Supplied information -
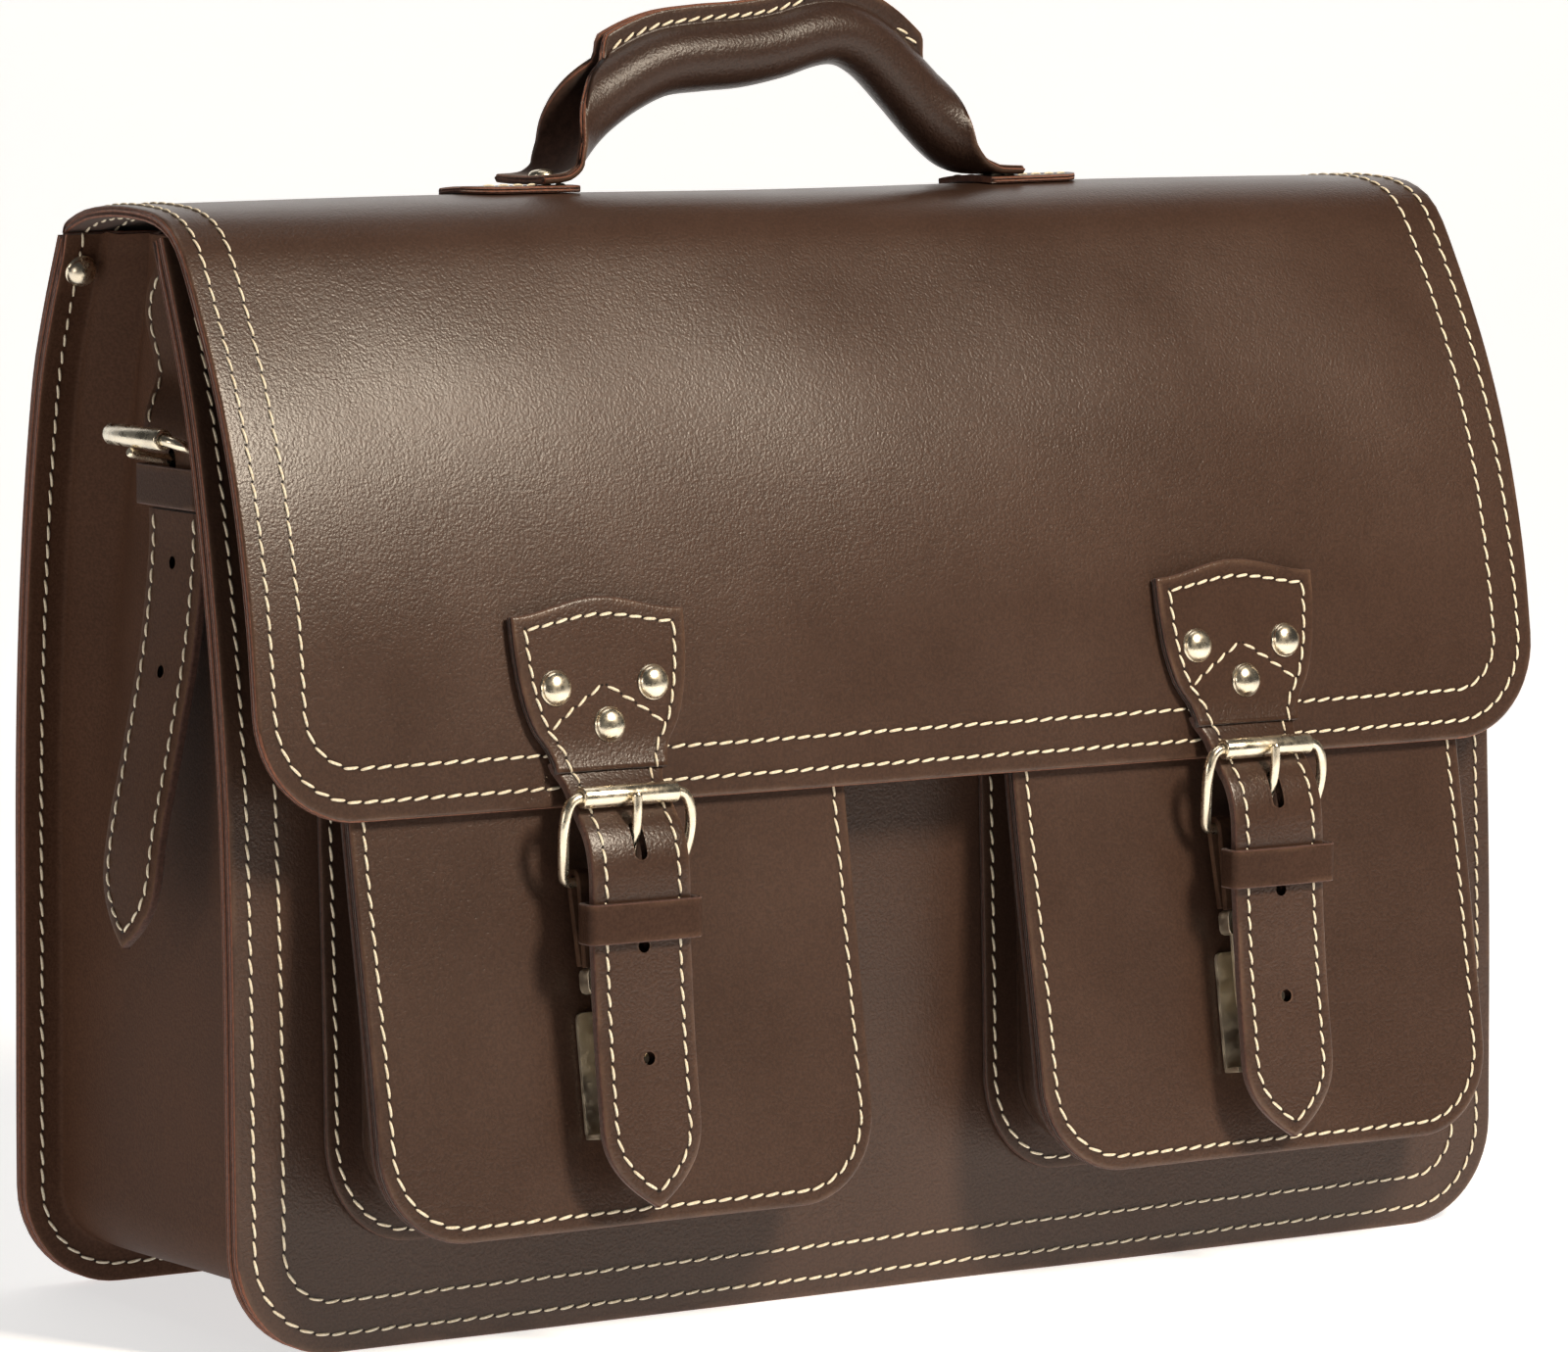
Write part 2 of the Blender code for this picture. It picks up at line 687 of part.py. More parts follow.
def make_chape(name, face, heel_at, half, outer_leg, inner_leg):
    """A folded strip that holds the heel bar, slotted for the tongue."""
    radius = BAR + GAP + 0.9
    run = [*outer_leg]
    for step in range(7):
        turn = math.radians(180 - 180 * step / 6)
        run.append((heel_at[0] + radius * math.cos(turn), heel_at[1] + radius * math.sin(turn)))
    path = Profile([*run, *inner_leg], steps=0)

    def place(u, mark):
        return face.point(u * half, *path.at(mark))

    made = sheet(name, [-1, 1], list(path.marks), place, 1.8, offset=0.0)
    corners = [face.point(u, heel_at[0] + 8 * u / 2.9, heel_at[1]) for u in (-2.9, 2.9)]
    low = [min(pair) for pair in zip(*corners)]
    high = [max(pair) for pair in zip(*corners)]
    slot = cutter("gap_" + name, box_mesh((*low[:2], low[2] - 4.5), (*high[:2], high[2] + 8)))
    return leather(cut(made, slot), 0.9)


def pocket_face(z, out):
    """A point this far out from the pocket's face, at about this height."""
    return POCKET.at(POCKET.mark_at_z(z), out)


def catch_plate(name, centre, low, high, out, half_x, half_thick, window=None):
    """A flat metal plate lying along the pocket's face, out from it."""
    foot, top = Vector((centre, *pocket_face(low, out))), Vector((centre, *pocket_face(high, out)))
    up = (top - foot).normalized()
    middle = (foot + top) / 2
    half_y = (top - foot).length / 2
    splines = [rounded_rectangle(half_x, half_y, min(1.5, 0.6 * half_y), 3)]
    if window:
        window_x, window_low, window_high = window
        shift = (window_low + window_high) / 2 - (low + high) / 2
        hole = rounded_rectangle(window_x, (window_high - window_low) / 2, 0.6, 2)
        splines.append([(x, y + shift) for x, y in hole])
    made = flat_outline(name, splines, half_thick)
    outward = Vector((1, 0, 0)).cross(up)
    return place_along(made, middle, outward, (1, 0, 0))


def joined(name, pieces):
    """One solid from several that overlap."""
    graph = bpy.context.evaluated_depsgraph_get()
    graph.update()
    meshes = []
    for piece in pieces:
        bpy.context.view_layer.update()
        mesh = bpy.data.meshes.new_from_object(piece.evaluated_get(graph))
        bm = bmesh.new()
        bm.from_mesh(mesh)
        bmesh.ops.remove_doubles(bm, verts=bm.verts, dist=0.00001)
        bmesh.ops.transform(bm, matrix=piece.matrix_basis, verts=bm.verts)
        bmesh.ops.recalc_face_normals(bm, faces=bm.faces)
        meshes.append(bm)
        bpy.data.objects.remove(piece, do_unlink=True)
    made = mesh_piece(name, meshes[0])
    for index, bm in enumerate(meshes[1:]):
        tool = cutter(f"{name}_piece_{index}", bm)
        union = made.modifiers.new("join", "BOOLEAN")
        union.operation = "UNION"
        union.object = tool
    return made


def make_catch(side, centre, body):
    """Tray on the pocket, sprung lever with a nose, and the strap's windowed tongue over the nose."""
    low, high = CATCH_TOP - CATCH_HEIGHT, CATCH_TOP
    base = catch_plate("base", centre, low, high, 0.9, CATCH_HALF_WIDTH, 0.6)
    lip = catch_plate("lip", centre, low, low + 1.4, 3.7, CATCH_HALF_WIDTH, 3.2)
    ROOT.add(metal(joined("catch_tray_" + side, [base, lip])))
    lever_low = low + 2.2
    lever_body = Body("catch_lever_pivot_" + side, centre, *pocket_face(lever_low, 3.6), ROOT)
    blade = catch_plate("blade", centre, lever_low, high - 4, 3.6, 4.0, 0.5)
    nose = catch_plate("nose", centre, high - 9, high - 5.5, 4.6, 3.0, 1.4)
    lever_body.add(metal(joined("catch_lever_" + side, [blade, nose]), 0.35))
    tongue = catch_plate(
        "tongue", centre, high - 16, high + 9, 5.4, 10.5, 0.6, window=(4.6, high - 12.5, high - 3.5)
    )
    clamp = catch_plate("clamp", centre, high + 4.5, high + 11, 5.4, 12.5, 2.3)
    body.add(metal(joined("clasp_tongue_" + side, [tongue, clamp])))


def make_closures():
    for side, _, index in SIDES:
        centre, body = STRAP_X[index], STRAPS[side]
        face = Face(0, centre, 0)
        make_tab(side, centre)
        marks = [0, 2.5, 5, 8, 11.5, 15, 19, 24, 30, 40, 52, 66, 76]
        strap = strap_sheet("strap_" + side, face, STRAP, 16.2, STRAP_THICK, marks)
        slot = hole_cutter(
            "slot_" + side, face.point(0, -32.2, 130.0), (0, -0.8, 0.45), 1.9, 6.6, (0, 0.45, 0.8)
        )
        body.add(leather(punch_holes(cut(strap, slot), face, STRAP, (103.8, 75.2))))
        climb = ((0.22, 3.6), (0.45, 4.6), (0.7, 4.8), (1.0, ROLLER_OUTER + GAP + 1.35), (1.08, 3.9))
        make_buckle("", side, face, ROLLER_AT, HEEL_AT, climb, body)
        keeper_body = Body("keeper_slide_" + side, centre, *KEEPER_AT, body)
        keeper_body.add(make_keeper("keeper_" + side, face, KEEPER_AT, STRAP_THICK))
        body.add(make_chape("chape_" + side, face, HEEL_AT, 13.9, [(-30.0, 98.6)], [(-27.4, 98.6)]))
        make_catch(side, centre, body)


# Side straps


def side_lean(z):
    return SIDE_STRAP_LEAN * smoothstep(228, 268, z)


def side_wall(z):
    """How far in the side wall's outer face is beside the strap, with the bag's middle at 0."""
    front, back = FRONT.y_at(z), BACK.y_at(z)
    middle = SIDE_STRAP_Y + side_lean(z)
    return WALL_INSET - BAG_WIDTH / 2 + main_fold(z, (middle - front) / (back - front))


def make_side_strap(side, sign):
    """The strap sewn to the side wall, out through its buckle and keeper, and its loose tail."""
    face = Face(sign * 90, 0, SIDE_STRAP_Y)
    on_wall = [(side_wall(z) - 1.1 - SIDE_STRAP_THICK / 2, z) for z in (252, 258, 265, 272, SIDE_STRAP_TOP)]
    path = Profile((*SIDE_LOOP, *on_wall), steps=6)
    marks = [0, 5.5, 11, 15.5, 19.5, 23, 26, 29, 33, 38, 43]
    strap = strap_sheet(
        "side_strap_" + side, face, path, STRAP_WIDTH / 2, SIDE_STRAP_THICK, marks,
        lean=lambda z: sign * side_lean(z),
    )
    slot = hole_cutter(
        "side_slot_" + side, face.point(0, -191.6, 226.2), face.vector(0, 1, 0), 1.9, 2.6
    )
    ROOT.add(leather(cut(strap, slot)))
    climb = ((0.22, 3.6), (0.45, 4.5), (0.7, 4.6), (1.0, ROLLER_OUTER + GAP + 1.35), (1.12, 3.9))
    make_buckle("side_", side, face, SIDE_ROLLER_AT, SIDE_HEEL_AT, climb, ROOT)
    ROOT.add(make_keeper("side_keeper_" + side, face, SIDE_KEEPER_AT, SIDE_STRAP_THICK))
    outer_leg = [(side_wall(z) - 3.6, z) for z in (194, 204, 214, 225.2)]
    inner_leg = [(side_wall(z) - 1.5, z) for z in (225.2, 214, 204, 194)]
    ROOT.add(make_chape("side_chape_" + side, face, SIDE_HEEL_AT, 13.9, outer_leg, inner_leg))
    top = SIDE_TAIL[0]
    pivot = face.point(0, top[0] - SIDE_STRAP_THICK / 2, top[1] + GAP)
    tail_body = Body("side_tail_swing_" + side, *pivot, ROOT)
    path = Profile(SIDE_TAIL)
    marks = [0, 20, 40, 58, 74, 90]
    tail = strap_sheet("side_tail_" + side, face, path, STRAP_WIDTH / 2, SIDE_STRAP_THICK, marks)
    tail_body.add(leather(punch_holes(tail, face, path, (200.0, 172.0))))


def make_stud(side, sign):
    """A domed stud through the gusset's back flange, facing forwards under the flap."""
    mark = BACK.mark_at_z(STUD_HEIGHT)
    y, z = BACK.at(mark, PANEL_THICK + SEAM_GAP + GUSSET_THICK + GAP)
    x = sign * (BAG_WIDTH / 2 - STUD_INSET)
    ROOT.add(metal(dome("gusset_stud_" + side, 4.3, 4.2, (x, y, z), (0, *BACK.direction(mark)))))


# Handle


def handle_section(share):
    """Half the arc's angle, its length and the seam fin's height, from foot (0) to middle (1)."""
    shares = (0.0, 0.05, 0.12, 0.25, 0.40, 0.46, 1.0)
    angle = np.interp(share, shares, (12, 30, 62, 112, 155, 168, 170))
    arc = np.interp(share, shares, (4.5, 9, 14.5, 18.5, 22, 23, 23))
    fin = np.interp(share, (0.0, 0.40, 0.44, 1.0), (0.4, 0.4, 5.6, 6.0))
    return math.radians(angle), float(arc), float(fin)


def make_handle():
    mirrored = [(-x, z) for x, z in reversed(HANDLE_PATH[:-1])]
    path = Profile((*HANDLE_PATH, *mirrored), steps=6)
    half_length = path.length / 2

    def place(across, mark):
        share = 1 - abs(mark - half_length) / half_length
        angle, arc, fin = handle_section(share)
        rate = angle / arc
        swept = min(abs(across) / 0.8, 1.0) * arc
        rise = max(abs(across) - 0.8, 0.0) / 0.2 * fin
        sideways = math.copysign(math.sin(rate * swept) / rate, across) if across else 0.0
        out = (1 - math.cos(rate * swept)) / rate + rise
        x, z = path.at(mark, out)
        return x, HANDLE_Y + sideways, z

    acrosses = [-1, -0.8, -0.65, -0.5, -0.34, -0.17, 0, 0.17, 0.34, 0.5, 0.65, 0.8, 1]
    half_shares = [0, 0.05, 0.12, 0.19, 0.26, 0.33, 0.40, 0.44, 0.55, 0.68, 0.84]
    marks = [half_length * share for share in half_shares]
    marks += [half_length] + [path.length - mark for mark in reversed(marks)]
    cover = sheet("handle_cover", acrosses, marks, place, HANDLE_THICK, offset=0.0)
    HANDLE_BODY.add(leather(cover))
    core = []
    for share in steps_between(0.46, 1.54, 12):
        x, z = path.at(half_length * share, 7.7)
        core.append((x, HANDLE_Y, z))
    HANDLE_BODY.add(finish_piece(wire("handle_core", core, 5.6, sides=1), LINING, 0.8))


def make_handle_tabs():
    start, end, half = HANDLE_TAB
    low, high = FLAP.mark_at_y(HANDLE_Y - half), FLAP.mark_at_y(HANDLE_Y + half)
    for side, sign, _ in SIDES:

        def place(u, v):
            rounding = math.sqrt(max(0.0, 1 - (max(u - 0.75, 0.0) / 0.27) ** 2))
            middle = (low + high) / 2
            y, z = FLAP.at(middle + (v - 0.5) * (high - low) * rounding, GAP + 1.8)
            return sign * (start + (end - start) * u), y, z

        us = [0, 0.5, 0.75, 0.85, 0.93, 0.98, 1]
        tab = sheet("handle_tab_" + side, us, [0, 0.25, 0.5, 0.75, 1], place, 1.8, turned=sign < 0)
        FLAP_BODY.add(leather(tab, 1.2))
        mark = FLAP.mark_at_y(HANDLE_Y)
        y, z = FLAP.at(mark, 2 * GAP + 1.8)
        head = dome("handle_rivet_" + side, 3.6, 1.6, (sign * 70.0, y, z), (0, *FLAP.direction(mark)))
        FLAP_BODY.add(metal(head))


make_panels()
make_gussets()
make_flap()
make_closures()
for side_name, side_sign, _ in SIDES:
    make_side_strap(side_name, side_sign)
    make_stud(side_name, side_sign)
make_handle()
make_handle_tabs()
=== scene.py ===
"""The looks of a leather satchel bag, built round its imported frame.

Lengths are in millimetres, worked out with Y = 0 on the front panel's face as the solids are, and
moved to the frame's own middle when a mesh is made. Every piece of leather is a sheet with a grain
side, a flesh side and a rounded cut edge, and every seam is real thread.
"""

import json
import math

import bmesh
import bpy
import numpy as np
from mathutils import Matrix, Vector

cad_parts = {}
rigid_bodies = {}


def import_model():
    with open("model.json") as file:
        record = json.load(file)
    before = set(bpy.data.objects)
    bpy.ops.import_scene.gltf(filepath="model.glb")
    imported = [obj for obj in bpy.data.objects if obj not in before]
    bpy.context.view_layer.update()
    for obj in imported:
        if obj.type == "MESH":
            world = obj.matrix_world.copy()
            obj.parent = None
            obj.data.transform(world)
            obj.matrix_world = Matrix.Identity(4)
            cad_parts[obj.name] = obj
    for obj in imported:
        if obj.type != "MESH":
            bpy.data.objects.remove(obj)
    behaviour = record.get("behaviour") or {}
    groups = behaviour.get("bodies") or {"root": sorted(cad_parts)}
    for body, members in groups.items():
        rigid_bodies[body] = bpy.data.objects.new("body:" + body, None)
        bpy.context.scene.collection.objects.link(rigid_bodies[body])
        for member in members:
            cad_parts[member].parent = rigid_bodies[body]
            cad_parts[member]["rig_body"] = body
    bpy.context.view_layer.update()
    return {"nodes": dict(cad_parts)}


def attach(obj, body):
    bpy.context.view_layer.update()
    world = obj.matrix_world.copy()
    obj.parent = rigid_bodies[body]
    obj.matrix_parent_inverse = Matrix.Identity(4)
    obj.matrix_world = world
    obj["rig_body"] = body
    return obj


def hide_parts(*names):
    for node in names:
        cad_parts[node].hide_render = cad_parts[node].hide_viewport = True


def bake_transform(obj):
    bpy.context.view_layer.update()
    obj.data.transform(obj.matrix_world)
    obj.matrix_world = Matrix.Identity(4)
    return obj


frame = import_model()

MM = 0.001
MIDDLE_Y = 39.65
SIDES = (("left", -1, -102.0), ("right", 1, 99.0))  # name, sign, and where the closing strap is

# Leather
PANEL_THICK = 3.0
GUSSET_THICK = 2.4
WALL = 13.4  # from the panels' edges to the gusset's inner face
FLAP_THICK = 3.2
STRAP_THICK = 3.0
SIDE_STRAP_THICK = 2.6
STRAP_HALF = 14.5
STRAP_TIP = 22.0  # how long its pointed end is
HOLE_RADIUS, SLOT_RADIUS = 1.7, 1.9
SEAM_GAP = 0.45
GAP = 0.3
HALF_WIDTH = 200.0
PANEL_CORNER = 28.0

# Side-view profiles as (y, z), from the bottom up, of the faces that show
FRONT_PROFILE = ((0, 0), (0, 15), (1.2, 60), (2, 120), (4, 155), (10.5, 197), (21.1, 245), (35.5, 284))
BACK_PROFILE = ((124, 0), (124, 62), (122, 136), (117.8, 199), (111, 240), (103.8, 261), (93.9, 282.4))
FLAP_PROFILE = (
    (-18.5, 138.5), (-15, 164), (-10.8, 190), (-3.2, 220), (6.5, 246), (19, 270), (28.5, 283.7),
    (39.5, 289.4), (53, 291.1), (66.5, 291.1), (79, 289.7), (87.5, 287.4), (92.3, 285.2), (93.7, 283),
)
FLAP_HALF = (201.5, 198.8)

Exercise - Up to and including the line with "return place_along(made, middle, outward, (1, 0, 0))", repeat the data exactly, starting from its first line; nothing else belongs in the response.

Result below -
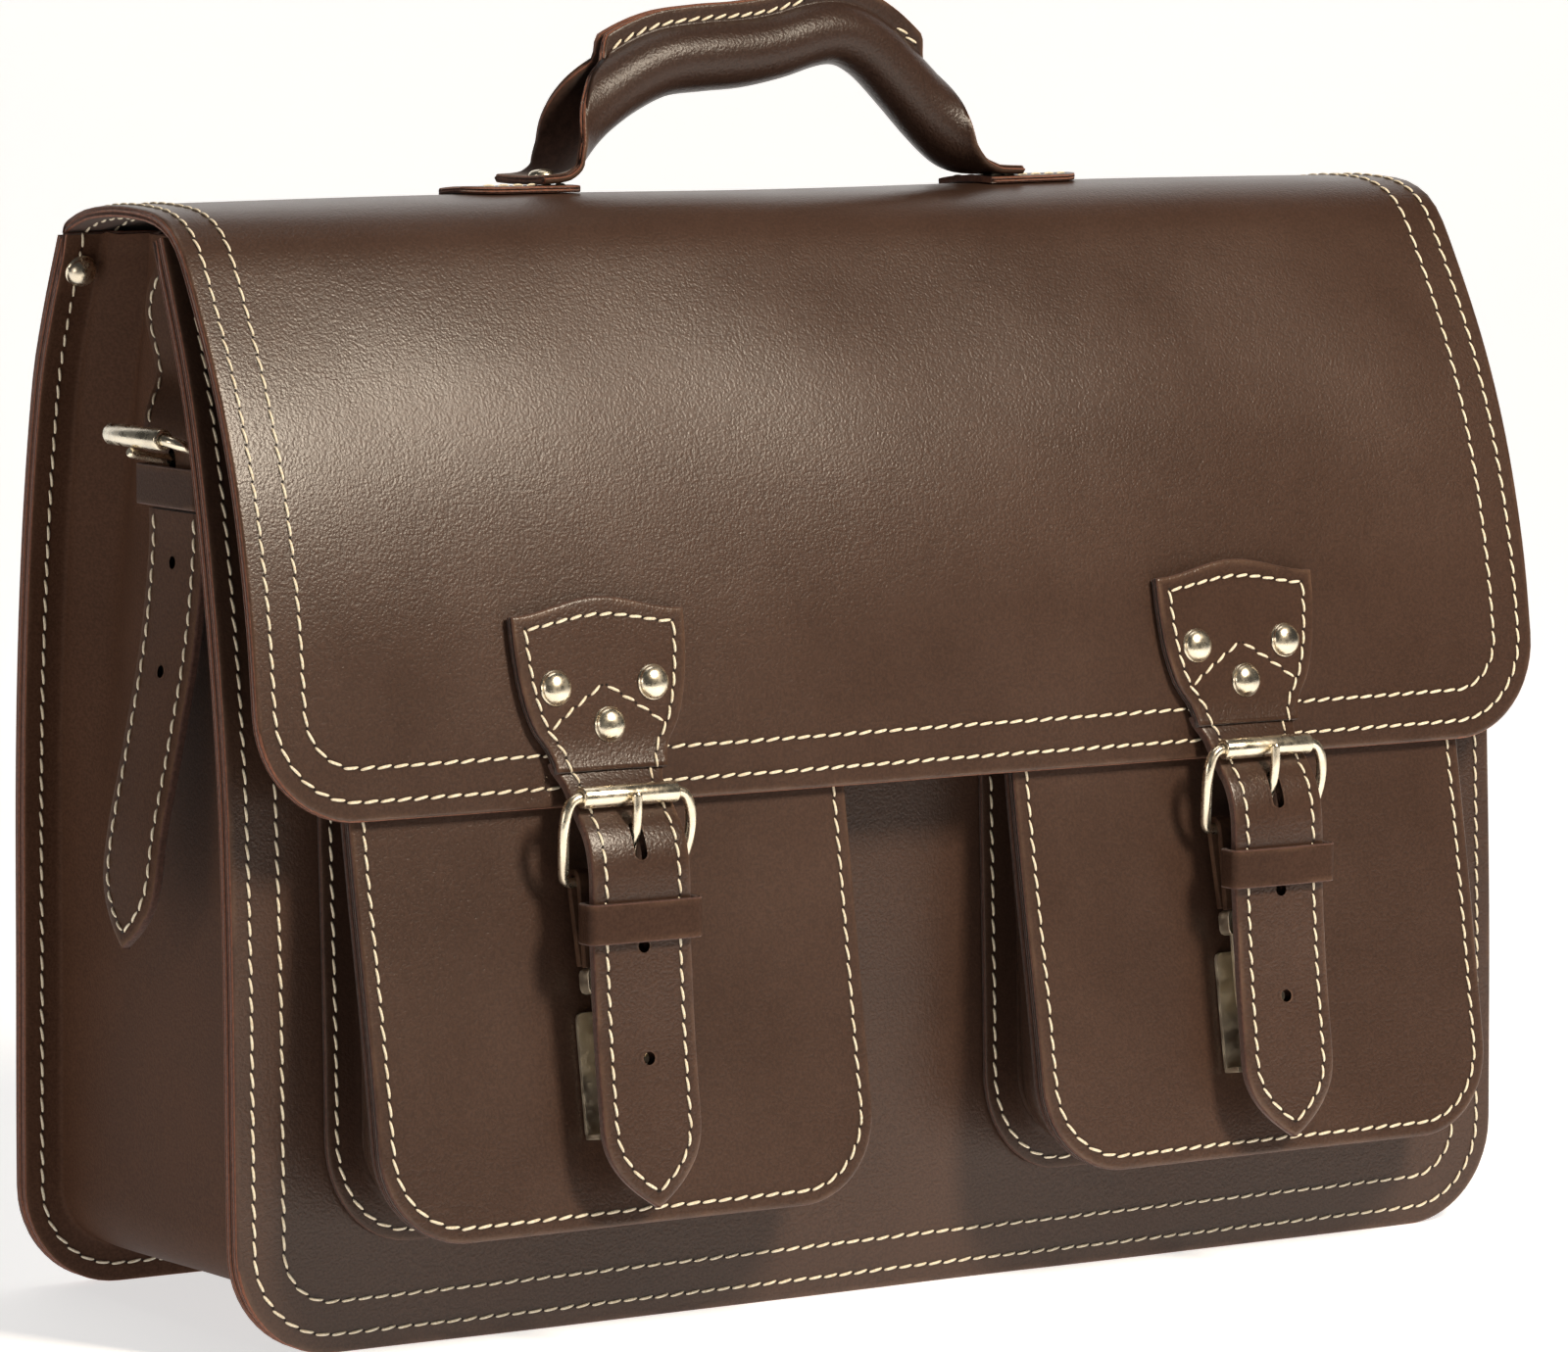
Write part 2 of the Blender code for this picture. It picks up at line 687 of part.py. More parts follow.
def make_chape(name, face, heel_at, half, outer_leg, inner_leg):
    """A folded strip that holds the heel bar, slotted for the tongue."""
    radius = BAR + GAP + 0.9
    run = [*outer_leg]
    for step in range(7):
        turn = math.radians(180 - 180 * step / 6)
        run.append((heel_at[0] + radius * math.cos(turn), heel_at[1] + radius * math.sin(turn)))
    path = Profile([*run, *inner_leg], steps=0)

    def place(u, mark):
        return face.point(u * half, *path.at(mark))

    made = sheet(name, [-1, 1], list(path.marks), place, 1.8, offset=0.0)
    corners = [face.point(u, heel_at[0] + 8 * u / 2.9, heel_at[1]) for u in (-2.9, 2.9)]
    low = [min(pair) for pair in zip(*corners)]
    high = [max(pair) for pair in zip(*corners)]
    slot = cutter("gap_" + name, box_mesh((*low[:2], low[2] - 4.5), (*high[:2], high[2] + 8)))
    return leather(cut(made, slot), 0.9)


def pocket_face(z, out):
    """A point this far out from the pocket's face, at about this height."""
    return POCKET.at(POCKET.mark_at_z(z), out)


def catch_plate(name, centre, low, high, out, half_x, half_thick, window=None):
    """A flat metal plate lying along the pocket's face, out from it."""
    foot, top = Vector((centre, *pocket_face(low, out))), Vector((centre, *pocket_face(high, out)))
    up = (top - foot).normalized()
    middle = (foot + top) / 2
    half_y = (top - foot).length / 2
    splines = [rounded_rectangle(half_x, half_y, min(1.5, 0.6 * half_y), 3)]
    if window:
        window_x, window_low, window_high = window
        shift = (window_low + window_high) / 2 - (low + high) / 2
        hole = rounded_rectangle(window_x, (window_high - window_low) / 2, 0.6, 2)
        splines.append([(x, y + shift) for x, y in hole])
    made = flat_outline(name, splines, half_thick)
    outward = Vector((1, 0, 0)).cross(up)
    return place_along(made, middle, outward, (1, 0, 0))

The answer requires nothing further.